▸ **Information provided**
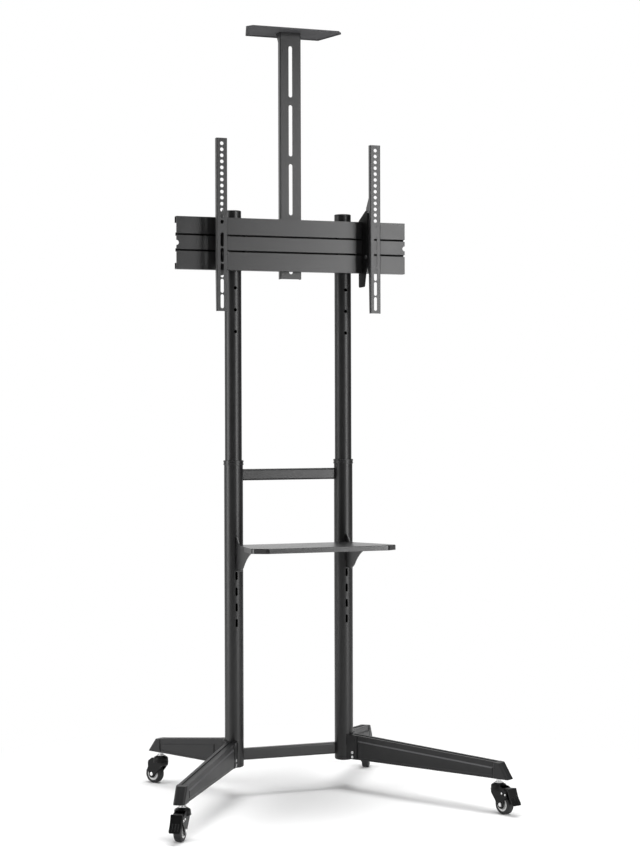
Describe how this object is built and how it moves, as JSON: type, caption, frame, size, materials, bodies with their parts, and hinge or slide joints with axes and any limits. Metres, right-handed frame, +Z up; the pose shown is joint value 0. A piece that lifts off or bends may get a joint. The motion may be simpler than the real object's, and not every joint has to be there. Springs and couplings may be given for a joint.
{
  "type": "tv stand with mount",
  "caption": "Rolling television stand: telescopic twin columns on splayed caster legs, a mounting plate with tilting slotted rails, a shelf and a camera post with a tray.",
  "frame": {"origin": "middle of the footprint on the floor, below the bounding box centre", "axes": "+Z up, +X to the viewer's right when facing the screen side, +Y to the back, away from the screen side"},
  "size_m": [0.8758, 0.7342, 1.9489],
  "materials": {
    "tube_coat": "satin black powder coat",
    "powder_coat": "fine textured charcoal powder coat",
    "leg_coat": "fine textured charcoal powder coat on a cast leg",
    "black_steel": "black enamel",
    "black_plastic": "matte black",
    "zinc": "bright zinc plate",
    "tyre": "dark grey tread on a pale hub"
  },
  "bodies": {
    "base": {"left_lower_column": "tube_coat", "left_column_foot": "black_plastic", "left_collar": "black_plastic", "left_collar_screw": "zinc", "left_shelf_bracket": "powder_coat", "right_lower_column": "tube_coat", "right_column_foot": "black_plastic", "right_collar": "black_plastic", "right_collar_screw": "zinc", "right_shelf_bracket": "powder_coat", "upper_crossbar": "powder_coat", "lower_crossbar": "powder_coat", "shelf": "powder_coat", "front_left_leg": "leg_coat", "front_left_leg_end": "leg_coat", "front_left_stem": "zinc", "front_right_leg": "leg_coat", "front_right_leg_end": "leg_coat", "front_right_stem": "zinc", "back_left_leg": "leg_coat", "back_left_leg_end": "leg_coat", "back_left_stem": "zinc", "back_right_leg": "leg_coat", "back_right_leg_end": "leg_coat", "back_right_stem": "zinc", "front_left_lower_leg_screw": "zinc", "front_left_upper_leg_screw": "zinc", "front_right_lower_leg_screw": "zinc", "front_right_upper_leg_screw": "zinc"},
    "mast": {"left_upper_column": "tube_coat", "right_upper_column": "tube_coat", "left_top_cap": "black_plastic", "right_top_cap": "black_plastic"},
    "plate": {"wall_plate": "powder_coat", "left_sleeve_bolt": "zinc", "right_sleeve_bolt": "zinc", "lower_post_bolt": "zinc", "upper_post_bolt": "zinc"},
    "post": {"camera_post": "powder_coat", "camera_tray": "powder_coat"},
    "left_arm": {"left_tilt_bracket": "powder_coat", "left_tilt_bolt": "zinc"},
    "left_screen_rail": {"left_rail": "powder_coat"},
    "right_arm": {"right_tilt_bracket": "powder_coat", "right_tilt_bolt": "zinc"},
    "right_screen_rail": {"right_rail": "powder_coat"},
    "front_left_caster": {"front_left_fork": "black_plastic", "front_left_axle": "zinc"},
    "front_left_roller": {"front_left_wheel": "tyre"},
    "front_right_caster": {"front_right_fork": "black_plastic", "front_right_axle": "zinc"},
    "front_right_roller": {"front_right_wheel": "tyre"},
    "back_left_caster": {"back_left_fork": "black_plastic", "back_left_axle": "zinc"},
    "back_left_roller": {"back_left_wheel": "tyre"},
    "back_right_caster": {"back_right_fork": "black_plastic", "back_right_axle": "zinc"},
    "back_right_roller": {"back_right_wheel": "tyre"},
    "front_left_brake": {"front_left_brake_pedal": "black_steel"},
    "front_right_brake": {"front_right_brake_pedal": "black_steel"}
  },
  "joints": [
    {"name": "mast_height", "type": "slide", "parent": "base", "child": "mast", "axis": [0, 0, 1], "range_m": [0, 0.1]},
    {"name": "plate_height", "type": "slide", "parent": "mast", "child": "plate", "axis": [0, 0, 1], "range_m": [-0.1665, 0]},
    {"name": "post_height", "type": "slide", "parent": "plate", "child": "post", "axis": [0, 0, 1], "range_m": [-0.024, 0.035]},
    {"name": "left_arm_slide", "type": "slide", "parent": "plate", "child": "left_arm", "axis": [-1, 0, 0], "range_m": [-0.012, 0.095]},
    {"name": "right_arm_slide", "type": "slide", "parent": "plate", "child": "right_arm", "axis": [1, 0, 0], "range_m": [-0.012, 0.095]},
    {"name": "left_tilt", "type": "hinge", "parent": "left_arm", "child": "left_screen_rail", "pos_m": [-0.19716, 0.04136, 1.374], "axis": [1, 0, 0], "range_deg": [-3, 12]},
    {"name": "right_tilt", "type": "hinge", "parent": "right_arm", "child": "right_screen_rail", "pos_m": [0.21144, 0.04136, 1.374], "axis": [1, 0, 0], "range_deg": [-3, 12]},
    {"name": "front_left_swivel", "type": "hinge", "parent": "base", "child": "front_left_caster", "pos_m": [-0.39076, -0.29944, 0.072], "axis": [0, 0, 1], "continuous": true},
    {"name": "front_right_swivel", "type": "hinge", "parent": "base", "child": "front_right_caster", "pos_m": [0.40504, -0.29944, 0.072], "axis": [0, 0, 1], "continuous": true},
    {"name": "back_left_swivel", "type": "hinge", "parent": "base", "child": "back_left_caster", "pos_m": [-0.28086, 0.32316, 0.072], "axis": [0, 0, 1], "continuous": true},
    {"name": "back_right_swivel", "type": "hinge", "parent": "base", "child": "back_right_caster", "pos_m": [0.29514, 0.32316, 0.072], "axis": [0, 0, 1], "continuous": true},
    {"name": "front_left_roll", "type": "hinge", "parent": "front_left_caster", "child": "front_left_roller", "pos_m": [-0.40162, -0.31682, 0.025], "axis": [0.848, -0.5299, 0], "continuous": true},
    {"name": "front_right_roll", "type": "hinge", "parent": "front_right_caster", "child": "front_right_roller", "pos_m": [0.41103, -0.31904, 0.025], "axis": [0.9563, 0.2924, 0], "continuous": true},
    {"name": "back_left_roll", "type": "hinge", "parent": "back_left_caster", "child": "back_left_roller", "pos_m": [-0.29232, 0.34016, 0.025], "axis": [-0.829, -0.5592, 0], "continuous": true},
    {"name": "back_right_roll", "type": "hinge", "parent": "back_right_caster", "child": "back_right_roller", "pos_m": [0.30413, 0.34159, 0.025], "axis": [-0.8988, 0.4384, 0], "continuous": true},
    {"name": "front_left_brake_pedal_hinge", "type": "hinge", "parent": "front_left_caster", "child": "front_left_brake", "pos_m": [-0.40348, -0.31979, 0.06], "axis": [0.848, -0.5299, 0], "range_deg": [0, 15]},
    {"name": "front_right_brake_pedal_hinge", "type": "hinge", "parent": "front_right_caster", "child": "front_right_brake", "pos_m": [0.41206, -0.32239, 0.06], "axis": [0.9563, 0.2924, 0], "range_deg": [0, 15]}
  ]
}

▸ **Short exercise**
Write out the entire listing exactly.

▸ **Answer to this exercise**
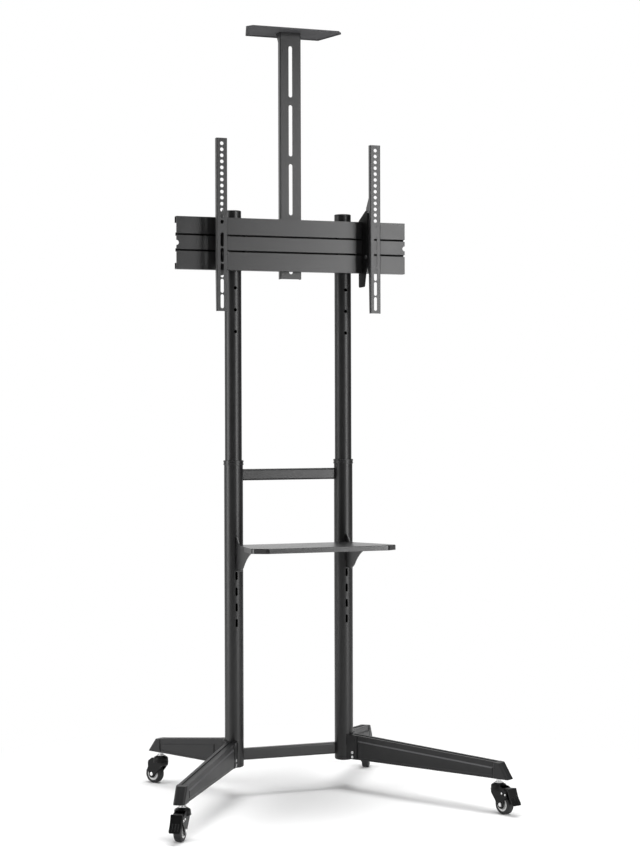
Describe how this object is built and how it moves, as JSON: type, caption, frame, size, materials, bodies with their parts, and hinge or slide joints with axes and any limits. Metres, right-handed frame, +Z up; the pose shown is joint value 0. A piece that lifts off or bends may get a joint. The motion may be simpler than the real object's, and not every joint has to be there. Springs and couplings may be given for a joint.
{
  "type": "tv stand with mount",
  "caption": "Rolling television stand: telescopic twin columns on splayed caster legs, a mounting plate with tilting slotted rails, a shelf and a camera post with a tray.",
  "frame": {"origin": "middle of the footprint on the floor, below the bounding box centre", "axes": "+Z up, +X to the viewer's right when facing the screen side, +Y to the back, away from the screen side"},
  "size_m": [0.8758, 0.7342, 1.9489],
  "materials": {
    "tube_coat": "satin black powder coat",
    "powder_coat": "fine textured charcoal powder coat",
    "leg_coat": "fine textured charcoal powder coat on a cast leg",
    "black_steel": "black enamel",
    "black_plastic": "matte black",
    "zinc": "bright zinc plate",
    "tyre": "dark grey tread on a pale hub"
  },
  "bodies": {
    "base": {"left_lower_column": "tube_coat", "left_column_foot": "black_plastic", "left_collar": "black_plastic", "left_collar_screw": "zinc", "left_shelf_bracket": "powder_coat", "right_lower_column": "tube_coat", "right_column_foot": "black_plastic", "right_collar": "black_plastic", "right_collar_screw": "zinc", "right_shelf_bracket": "powder_coat", "upper_crossbar": "powder_coat", "lower_crossbar": "powder_coat", "shelf": "powder_coat", "front_left_leg": "leg_coat", "front_left_leg_end": "leg_coat", "front_left_stem": "zinc", "front_right_leg": "leg_coat", "front_right_leg_end": "leg_coat", "front_right_stem": "zinc", "back_left_leg": "leg_coat", "back_left_leg_end": "leg_coat", "back_left_stem": "zinc", "back_right_leg": "leg_coat", "back_right_leg_end": "leg_coat", "back_right_stem": "zinc", "front_left_lower_leg_screw": "zinc", "front_left_upper_leg_screw": "zinc", "front_right_lower_leg_screw": "zinc", "front_right_upper_leg_screw": "zinc"},
    "mast": {"left_upper_column": "tube_coat", "right_upper_column": "tube_coat", "left_top_cap": "black_plastic", "right_top_cap": "black_plastic"},
    "plate": {"wall_plate": "powder_coat", "left_sleeve_bolt": "zinc", "right_sleeve_bolt": "zinc", "lower_post_bolt": "zinc", "upper_post_bolt": "zinc"},
    "post": {"camera_post": "powder_coat", "camera_tray": "powder_coat"},
    "left_arm": {"left_tilt_bracket": "powder_coat", "left_tilt_bolt": "zinc"},
    "left_screen_rail": {"left_rail": "powder_coat"},
    "right_arm": {"right_tilt_bracket": "powder_coat", "right_tilt_bolt": "zinc"},
    "right_screen_rail": {"right_rail": "powder_coat"},
    "front_left_caster": {"front_left_fork": "black_plastic", "front_left_axle": "zinc"},
    "front_left_roller": {"front_left_wheel": "tyre"},
    "front_right_caster": {"front_right_fork": "black_plastic", "front_right_axle": "zinc"},
    "front_right_roller": {"front_right_wheel": "tyre"},
    "back_left_caster": {"back_left_fork": "black_plastic", "back_left_axle": "zinc"},
    "back_left_roller": {"back_left_wheel": "tyre"},
    "back_right_caster": {"back_right_fork": "black_plastic", "back_right_axle": "zinc"},
    "back_right_roller": {"back_right_wheel": "tyre"},
    "front_left_brake": {"front_left_brake_pedal": "black_steel"},
    "front_right_brake": {"front_right_brake_pedal": "black_steel"}
  },
  "joints": [
    {"name": "mast_height", "type": "slide", "parent": "base", "child": "mast", "axis": [0, 0, 1], "range_m": [0, 0.1]},
    {"name": "plate_height", "type": "slide", "parent": "mast", "child": "plate", "axis": [0, 0, 1], "range_m": [-0.1665, 0]},
    {"name": "post_height", "type": "slide", "parent": "plate", "child": "post", "axis": [0, 0, 1], "range_m": [-0.024, 0.035]},
    {"name": "left_arm_slide", "type": "slide", "parent": "plate", "child": "left_arm", "axis": [-1, 0, 0], "range_m": [-0.012, 0.095]},
    {"name": "right_arm_slide", "type": "slide", "parent": "plate", "child": "right_arm", "axis": [1, 0, 0], "range_m": [-0.012, 0.095]},
    {"name": "left_tilt", "type": "hinge", "parent": "left_arm", "child": "left_screen_rail", "pos_m": [-0.19716, 0.04136, 1.374], "axis": [1, 0, 0], "range_deg": [-3, 12]},
    {"name": "right_tilt", "type": "hinge", "parent": "right_arm", "child": "right_screen_rail", "pos_m": [0.21144, 0.04136, 1.374], "axis": [1, 0, 0], "range_deg": [-3, 12]},
    {"name": "front_left_swivel", "type": "hinge", "parent": "base", "child": "front_left_caster", "pos_m": [-0.39076, -0.29944, 0.072], "axis": [0, 0, 1], "continuous": true},
    {"name": "front_right_swivel", "type": "hinge", "parent": "base", "child": "front_right_caster", "pos_m": [0.40504, -0.29944, 0.072], "axis": [0, 0, 1], "continuous": true},
    {"name": "back_left_swivel", "type": "hinge", "parent": "base", "child": "back_left_caster", "pos_m": [-0.28086, 0.32316, 0.072], "axis": [0, 0, 1], "continuous": true},
    {"name": "back_right_swivel", "type": "hinge", "parent": "base", "child": "back_right_caster", "pos_m": [0.29514, 0.32316, 0.072], "axis": [0, 0, 1], "continuous": true},
    {"name": "front_left_roll", "type": "hinge", "parent": "front_left_caster", "child": "front_left_roller", "pos_m": [-0.40162, -0.31682, 0.025], "axis": [0.848, -0.5299, 0], "continuous": true},
    {"name": "front_right_roll", "type": "hinge", "parent": "front_right_caster", "child": "front_right_roller", "pos_m": [0.41103, -0.31904, 0.025], "axis": [0.9563, 0.2924, 0], "continuous": true},
    {"name": "back_left_roll", "type": "hinge", "parent": "back_left_caster", "child": "back_left_roller", "pos_m": [-0.29232, 0.34016, 0.025], "axis": [-0.829, -0.5592, 0], "continuous": true},
    {"name": "back_right_roll", "type": "hinge", "parent": "back_right_caster", "child": "back_right_roller", "pos_m": [0.30413, 0.34159, 0.025], "axis": [-0.8988, 0.4384, 0], "continuous": true},
    {"name": "front_left_brake_pedal_hinge", "type": "hinge", "parent": "front_left_caster", "child": "front_left_brake", "pos_m": [-0.40348, -0.31979, 0.06], "axis": [0.848, -0.5299, 0], "range_deg": [0, 15]},
    {"name": "front_right_brake_pedal_hinge", "type": "hinge", "parent": "front_right_caster", "child": "front_right_brake", "pos_m": [0.41206, -0.32239, 0.06], "axis": [0.9563, 0.2924, 0], "range_deg": [0, 15]}
  ]
}